Exactly. If the standard for grade-x is “US History to x-level,” or “add, subtract, multiply and divide fractions,” what else are they being taught? If having to bring students up to a uniform standard of knowledge is getting in the way of social engineering and putting condoms on cucumbers then I’m all for it.
I think the only homework in elementary school should be 30 minutes of reading. That’s it. If they can’t read, then they their parents can sit and read with them. It also helps with getting them to sleep.
First graders do not need to be writing after school or doing pages of math homework. They also don’t need to be doing projects.
The “regular curriculum” is, in many cases, largely BS and feel-good and self-esteem. The state tests guarantee that the pupils will learn something of what was a few generations ago called education.

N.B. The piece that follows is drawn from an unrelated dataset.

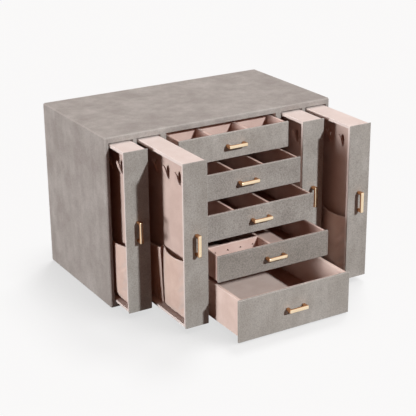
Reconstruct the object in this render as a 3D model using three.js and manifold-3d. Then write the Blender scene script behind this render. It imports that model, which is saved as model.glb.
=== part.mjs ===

The real eye-opener for me was when the local district adopted Saxon Math for Elementary school then dropped it after a couple of years because the teachers felt useless because the slightly more motivated students were able to learn the subject solely from the material. The teachers felt cut out of the loop. They went back to the mystification of math that all the other, more “popular” series promote. I have looked closely at a number of Math Series. I could teach myself algebra from Saxon. I could not make anything out of the others. They multiply words and lead students up weird paths and omit information so that the duller teachers will have something to do. Thank God the politicians instituted standard tests and the teachers have to teach to them. The kids have to learn something that is real that might not contribute to the Unions’ fantasies about Self-Esteem and Environmentalism.
For a few talented, perceptive, and motivated teachers the tests can, indeed, be limiting, but for the great majority it is what allows their students to know a little of real academic subjects before they graduate.
But the real puzzler is, if people cared for their children and their futures, the kids would not be in public school at all.
Predictions of just such developments were made by numerous posters on FR when Vouchers were first being debated and promoted.